Lots of strange and different sounds can be found throughout. I have no idea why there’s an unaffected Toy Xylophone in the library – kind of oddly normal for the rest of the collection but still it’s A REALLY NICE TOY XYLOPHONE. There’s a bunch of female opera licks – again, surprised me to find it but when you need a diva hitting the high notes – you’ll be glad they are there. There’s a Pads and FX section – limited but good quality (alas almost no mod wheel assigning). It won’t replace Omnisphere by any stretch but they aren’t trying to. A lot of the collection feels like these sounds were created throughout the careers of the composers behind the software and they’ve pulled the best of them together in this collection. Sure, it’s eclectic but if you’ve created a killer Toy Xylophone, why not spread the love?

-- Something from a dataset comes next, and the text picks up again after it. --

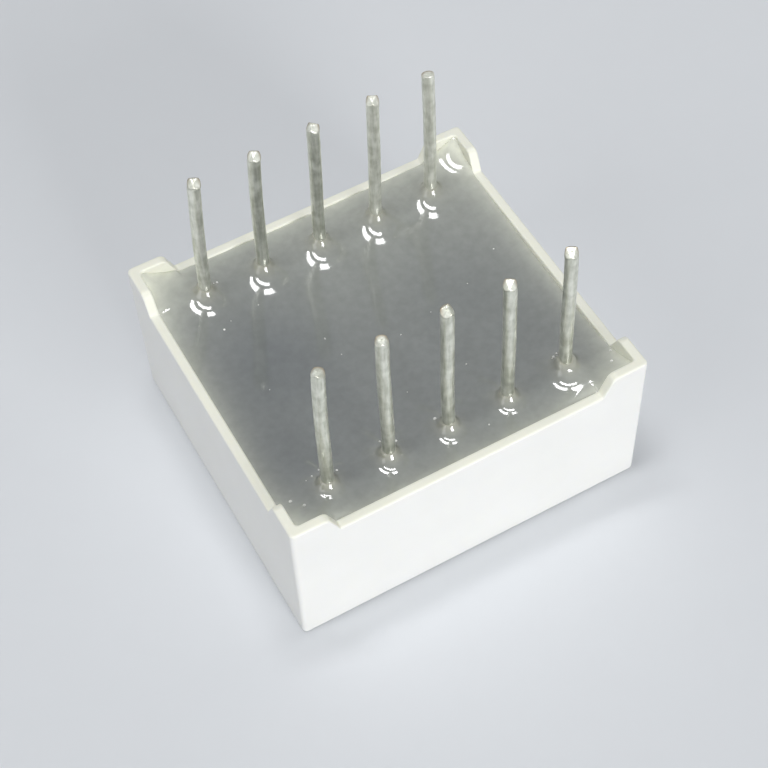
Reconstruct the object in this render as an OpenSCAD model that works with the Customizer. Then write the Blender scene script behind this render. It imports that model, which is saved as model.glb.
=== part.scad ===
// Two-digit seven segment display, resting on its face with its ten pins up.
// X runs along the pin rows, Y from the bottom of the digits to their top, and Z from the
// display face at 0 to the pin tips. The digits are read from below, so they are drawn in
// an as-read frame, with X to the reader's right, and mirrored into place.

/* [Body] */
// Width of the body, along the pin rows
body_w = 15; // [14:0.1:20]
// Depth of the body, along the height of the digits
body_d = 14; // [13:0.1:18]
// Height of the side walls between the corner posts
wall_h = 6.3; // [5.9:0.1:8]
// Thickness of the side walls round the back
wall_t = 0.4; // [0.3:0.05:0.6]
// Thickness of the reflector block behind the face
reflector_t = 3.8; // [3:0.1:4.2]
// Radius of the upright corners of the body
corner_r = 0.2; // [0.1:0.05:0.6]
// Radius of the edges round the face
face_edge_r = 0.15; // [0.05:0.05:0.4]
// Radius of the upright corners inside the back
inner_corner_r = 0.3; // [0.1:0.05:0.6]

/* [Corner posts] */
// Height of the posts above the side walls
post_rise = 0.9; // [0.5:0.1:1.5]
// Length of a post's flat top along each wall
post_flat = 1.3; // [0.8:0.1:2]
// Radius that rounds a post's top into its slope
post_round = 0.35; // [0.1:0.05:0.6]
// Steepness of a post's slope, in degrees
post_angle = 65; // [45:1:85]

/* [Digits] */
// Height of a digit
digit_h = 9.14; // [7:0.01:9.3]
// Width of a digit, before it is slanted
digit_w = 4.7; // [4:0.1:5]
// Distance between the centres of the digits
digit_pitch = 7.2; // [7:0.1:7.6]
// Width of a segment's stroke
segment_w = 0.9; // [0.7:0.05:1.1]
// Clear distance between neighbouring segments
segment_gap = 0.25; // [0.15:0.05:0.4]
// Slant of the digits, in degrees
slant = 10; // [0:1:12]
// Diameter of the decimal points
point_d = 1; // [0.8:0.05:1.1]
// Clear distance between a digit and its decimal point
point_gap = 0.35; // [0.25:0.05:0.5]

/* [Light wells] */
// Depth of the straight lip of a well, behind the face
well_lip = 0.5; // [0.2:0.1:1]
// Length of a well's opening at the board
well_floor_l = 1.5; // [1.2:0.1:2]
// Width of a well's opening at the board
well_floor_w = 0.6; // [0.5:0.05:0.7]
// Diameter of a decimal point's opening at the board
point_floor_d = 0.8; // [0.75:0.05:0.9]

/* [Board] */
// Thickness of the circuit board
board_t = 1; // [0.8:0.1:1.2]
// Clear distance between the board and the walls
board_gap = 0.15; // [0.05:0.05:0.3]
// Thickness of the copper on the board
copper_t = 0.035; // [0.03:0.005:0.07]
// Clear distance between the corners of a pin's flat and its hole in the board
hole_clearance = 0.08; // [0.07:0.01:0.1]
// Width of the copper ring round each hole
ring_w = 0.075; // [0.05:0.005:0.1]
// Width of the copper tracks
track_w = 0.2; // [0.15:0.05:0.25]

/* [Dies and bond wires] */
// Width of copper left bare round a die
pad_margin = 0.045; // [0.02:0.005:0.05]
// Side of a light-emitting die
die_w = 0.25; // [0.2:0.01:0.3]
// Height of a light-emitting die
die_h = 0.18; // [0.12:0.01:0.25]
// Distance from a die to its bond pad
bond_reach = 0.42; // [0.38:0.01:0.45]
// Height of a bond wire's arch above its chord
bond_arch = 0.15; // [0.1:0.01:0.25]
// Thickness of a bond wire
bond_wire_t = 0.03; // [0.025:0.005:0.04]

/* [Pins] */
// Number of pins in each of the two rows
pins_per_row = 5; // [2:1:5]
// Diameter of a pin
pin_d = 0.5; // [0.42:0.01:0.52]
// Distance between neighbouring pins of a row
pin_pitch = 2.54; // [2.3:0.01:2.6]
// Distance between the two rows
row_pitch = 10.16; // [10.1:0.01:10.4]
// Length of a pin beyond the corner posts
pin_reach = 6; // [2:0.1:15]
// Chamfer of a pin's tip
pin_chamfer = 0.06; // [0.02:0.01:0.1]
// Thickness of the flat that is stamped on a pin's inner end
anchor_t = 0.32; // [0.3:0.01:0.36]
// Length of a pin past the front of the board
pin_tail = 0.35; // [0.2:0.05:0.5]
// Depth left free past the end of each pin
tail_clearance = 0.15; // [0.1:0.05:0.3]

/* [Potting] */
// Depth of the resin's surface below the side walls
resin_drop = 0.2; // [0.1:0.05:0.4]
// Height that the resin climbs at the side walls
wall_climb = 0.17; // [0.05:0.01:0.2]
// Width of the curved rim of resin along the walls
wall_climb_w = 0.7; // [0.4:0.1:1]
// Height that the resin climbs up a pin
pin_climb = 0.34; // [0.3:0.01:0.38]
// Radius of the collar of resin round a pin
collar_r = 1; // [0.8:0.05:1.2]

/* [Hidden] */
$fn = 48;
over = 1;
post_top = wall_h + post_rise;
cavity_w = body_w - 2 * wall_t;
cavity_d = body_d - 2 * wall_t;

// The board lies on the reflector with its copper between them.
board_front = reflector_t + copper_t;
board_back = board_front + board_t;
copper_back = board_back + copper_t;
board_w = cavity_w - 2 * board_gap;
board_d = cavity_d - 2 * board_gap;

resin_z = wall_h - resin_drop;
// A circle of this radius is level at the resin's surface and climbs to the wall.
dish_r = (pow(wall_climb_w, 2) + pow(wall_climb, 2)) / (2 * wall_climb);

// The round shank starts low in the resin's collar, and the flat below it has the same section.
shank_z = resin_z + 0.35 * pin_climb;
tip_z = post_top + pin_reach;
tail_z = reflector_t - pin_tail;
anchor_w = PI * pow(pin_d / 2, 2) / anchor_t;
anchor_r = norm([anchor_w, anchor_t]) / 2;
pin_hole_d = 2 * (anchor_r + hole_clearance);
ring_d = pin_hole_d + 2 * ring_w;
solder_neck_r = anchor_r + hole_clearance / 3;
solder_foot_r = (pin_hole_d + ring_w) / 2;
solder_back_h = 0.4;
solder_front_h = 0.2;

die_pad_w = die_w + 2 * pad_margin;
bond_pad_w = 0.2;
half_w = digit_w / 2;
half_h = digit_h / 2;
// Shift along a 45 degree joint that parts two segments by the clear distance
mitre = segment_gap / sqrt(2);
edge_samples = 4;
well_rings = 3;
collar_steps = 6;
bond_steps = 8;

SIDES = ["left", "right"];
BARS = ["a", "b", "c", "d", "e", "f", "g"];
LIGHTS = concat(BARS, ["point"]);
PINS = [1:2 * pins_per_row];

function plug_name(side, light) = str(side, light == "point" ? "_" : "_segment_", light);
function die_name(side, light) = str(side, "_die_", light);
function pin_name(n) = str("pin_", n);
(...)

Overall, Evolve covers a lot of ground for the dramatically hip. The action/energy grooves are really great, the single hits fantastic, and the scary/weird factor is covered extremely well. Evolve has become my defacto sound design generator. But don’t expect this collection to be the only thing you need to land that Oscar. So lay it on top of your VSL, EWQLSO or your trip hop didgeridoo collection and sit back and wait for that call from the Wachowski brothers.